Jesus’ mother and His step-father, Joseph, did not immediately understand what Jesus meant when He said, “Did you not know that I must be in my Father’s house?” (v. 49). But we are told that Mary in particular, and probably Joseph, too, did what faith should always do when instructed by the Word of the Lord. She treasured up all these things in her heart (v. 51). Note this very carefully. That’s what we ought to do with the Word of God, even when we don’t understand it. Recognizing that Jesus is immersed in the Word of God, that He is the Word of God made flesh, and that He comes to us with all His gifts in His Word, we ought always and at all times to treasure His Word and ponder it in our hearts. So, too, note carefully what Jesus does at the end of our text. He goes back to Nazareth with His parents and is submissive to them. He fulfills the Fourth Commandment. Of course, this is an example for us to follow, especially you children. Honor your father and your mother. Fear and love God so that you do not despise or anger your parents and other authorities, but honor them, serve and obey them, love and cherish them. But Jesus’ obedience is so much more than just an example for us. Here He is fulfilling the Law of God in our place.
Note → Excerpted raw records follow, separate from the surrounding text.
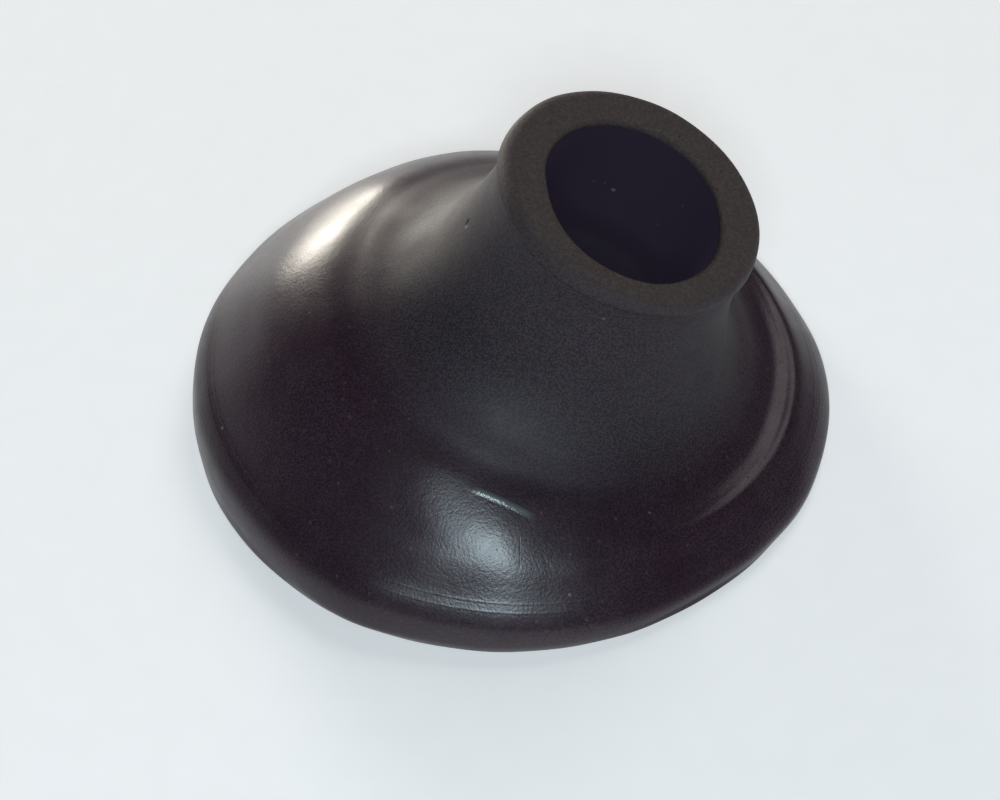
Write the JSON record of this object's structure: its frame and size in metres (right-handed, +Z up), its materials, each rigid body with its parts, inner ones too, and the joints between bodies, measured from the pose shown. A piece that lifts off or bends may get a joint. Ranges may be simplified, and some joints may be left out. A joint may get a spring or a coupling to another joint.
{
  "type": "dust blower bulb",
  "caption": "Squat flared black rubber squeeze bulb with a leaning thick-walled open neck, closed from below by a disc with a sprung inlet valve.",
  "frame": {"origin": "centre of the rim's foot, on the surface that the bulb stands on", "axes": "+Z up from the bench, +X the way the neck leans, +Y to the left of it"},
  "size_m": [0.0642, 0.0642, 0.0345],
  "materials": {
    "bulb_rubber": "satin moulded black rubber",
    "disc_plastic": "fine matt black",
    "brass": "turned",
    "seal_rubber": "matt",
    "poppet_plastic": "natural nylon",
    "spring_bronze": "drawn wire",
    "steel": "drawn wire"
  },
  "bodies": {
    "base": {"bulb_rim": "bulb_rubber", "bulb_dome": "bulb_rubber", "base_disc": "disc_plastic", "valve_body": "brass", "valve_gasket": "seal_rubber", "valve_nut": "brass", "valve_cage": "brass", "valve_spring": "spring_bronze", "intake_gauze": "steel", "gauze_ring": "steel"},
    "neck": {"bulb_neck": "bulb_rubber"},
    "poppet": {"valve_disc": "poppet_plastic"}
  },
  "joints": [
    {"name": "squeeze", "type": "slide", "parent": "base", "child": "neck", "axis": [0, 0, -1], "range_m": [0, 0.0045], "stiffness_N_per_m": 1500, "deforming": ["bulb_dome"]},
    {"name": "inlet_poppet_lift", "type": "slide", "parent": "base", "child": "poppet", "axis": [0, 0, 1], "range_m": [0, 0.0008], "stiffness_N_per_m": 5, "springref_m": -0.0005, "deforming": ["valve_spring"]}
  ]
}
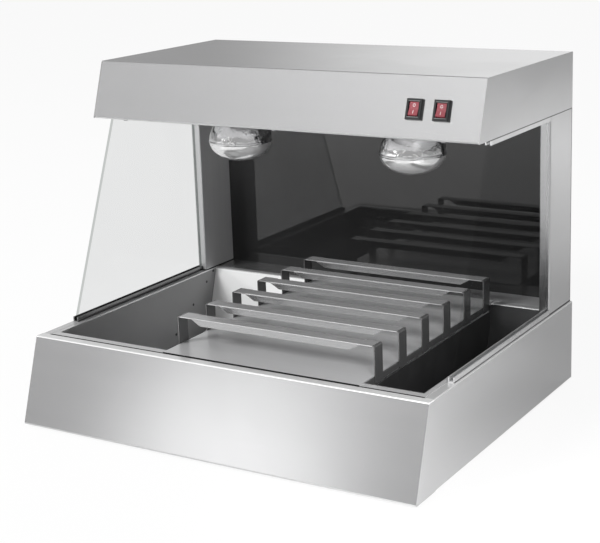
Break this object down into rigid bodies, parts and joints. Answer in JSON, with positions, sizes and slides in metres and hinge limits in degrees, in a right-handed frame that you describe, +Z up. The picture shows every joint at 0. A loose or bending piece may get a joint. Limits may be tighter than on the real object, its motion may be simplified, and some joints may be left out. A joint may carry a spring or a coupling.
{
  "type": "fry warmer",
  "caption": "Heated fry holding station with a deep chip pan, a lift-out rack of ribs, corner columns, a dark back panel, side glass and a lamp hood with rocker switches",
  "frame": {"origin": "centre of the bottom of the bounding box, at the underside of the feet", "axes": "+X to the right seen from the front, +Y from the front to the rear, +Z up"},
  "size_m": [0.7, 0.5941, 0.5545],
  "materials": {
    "body_steel": "brushed stainless sheet",
    "pan_steel": "satin stainless sheet",
    "rack_steel": "satin stainless sheet",
    "dark_panel": "dark polished, half reflecting",
    "channel_aluminium": "satin",
    "side_glass": "clear",
    "dark_rivet": "dark",
    "black_coat": "black coating",
    "lamp_glass": "silvered inside",
    "lamp_brass": "plain",
    "socket_ceramic": "plain",
    "bracket_steel": "zinc coated",
    "black_plastic": "fine grain",
    "red_plastic": "clear red",
    "screw_steel": "plain",
    "foot_rubber": "plain"
  },
  "bodies": {
    "housing": {"base_front_panel": "body_steel", "base_left_panel": "body_steel", "base_right_panel": "body_steel", "base_rear_panel": "body_steel", "base_rear_shelf": "body_steel", "base_bottom_plate": "body_steel", "rubber_feet": "foot_rubber", "left_column": "body_steel", "right_column": "body_steel", "back_cover": "body_steel", "back_mirror": "dark_panel", "hood_cover": "body_steel", "hood_lamp_plate": "body_steel", "hood_rear_cover": "body_steel", "left_bottom_channel": "channel_aluminium", "right_bottom_channel": "channel_aluminium", "left_top_channel": "channel_aluminium", "right_top_channel": "channel_aluminium", "left_glass": "side_glass", "right_glass": "side_glass", "left_lamp_bulb": "lamp_glass", "right_lamp_bulb": "lamp_glass", "left_lamp_cap": "lamp_brass", "right_lamp_cap": "lamp_brass", "left_lamp_socket": "socket_ceramic", "right_lamp_socket": "socket_ceramic", "left_socket_bracket": "bracket_steel", "right_socket_bracket": "bracket_steel", "left_switch_housing": "black_plastic", "right_switch_housing": "black_plastic", "switch_terminals": "lamp_brass", "terminal_block": "socket_ceramic", "cable_gland": "black_plastic", "gland_nut": "black_plastic", "hood_screws": "screw_steel", "rear_screws": "screw_steel", "bottom_screws": "screw_steel"},
    "pan": {"chip_pan": "pan_steel", "pan_rivets": "dark_rivet"},
    "rack": {"rack_plate": "rack_steel", "left_rack_rail": "rack_steel", "right_rack_rail": "rack_steel", "rib_1": "rack_steel", "rib_2": "rack_steel", "rib_3": "rack_steel", "rib_4": "rack_steel", "rib_5": "rack_steel", "rib_6": "rack_steel"},
    "crumb_tray": {"crumb_tray": "black_coat"},
    "left_rocker": {"left_switch_rocker": "red_plastic"},
    "right_rocker": {"right_switch_rocker": "red_plastic"}
  },
  "joints": [
    {"name": "pan_lift", "type": "slide", "parent": "housing", "child": "pan", "axis": [0, 0, 1], "range_m": [0, 0.12]},
    {"name": "rack_lift", "type": "slide", "parent": "pan", "child": "rack", "axis": [0, 0, 1], "range_m": [0, 0.06]},
    {"name": "crumb_tray_lift", "type": "slide", "parent": "pan", "child": "crumb_tray", "axis": [0, 0, 1], "range_m": [0, 0.12]},
    {"name": "left_switch_tilt", "type": "hinge", "parent": "housing", "child": "left_rocker", "pos_m": [0.239, -0.06586, 0.50654], "axis": [1, 0, 0], "range_deg": [0, 16]},
    {"name": "right_switch_tilt", "type": "hinge", "parent": "housing", "child": "right_rocker", "pos_m": [0.283, -0.06586, 0.50654], "axis": [1, 0, 0], "range_deg": [0, 16]}
  ]
}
That’s what He came to do. He came to fulfill the Fourth Commandment for us who cannot fulfill it. He came to fulfill all the Commandments for us sinners. He came to do what we could not do. And He came to die for our sins, to pay the penalty for our disobedience, on the cross. He is our Passover Lamb who has been sacrificed. And so, too, He is risen from the dead, lives, and reigns to all eternity. And all of this He generously gives us, all His righteousness He credits to our account. How? You know the answer. In His Word. In His Promise. It is why He was sent. It is His Father’s business. In the Name of the Father, and of the Son (+), and of the Holy Spirit. Amen.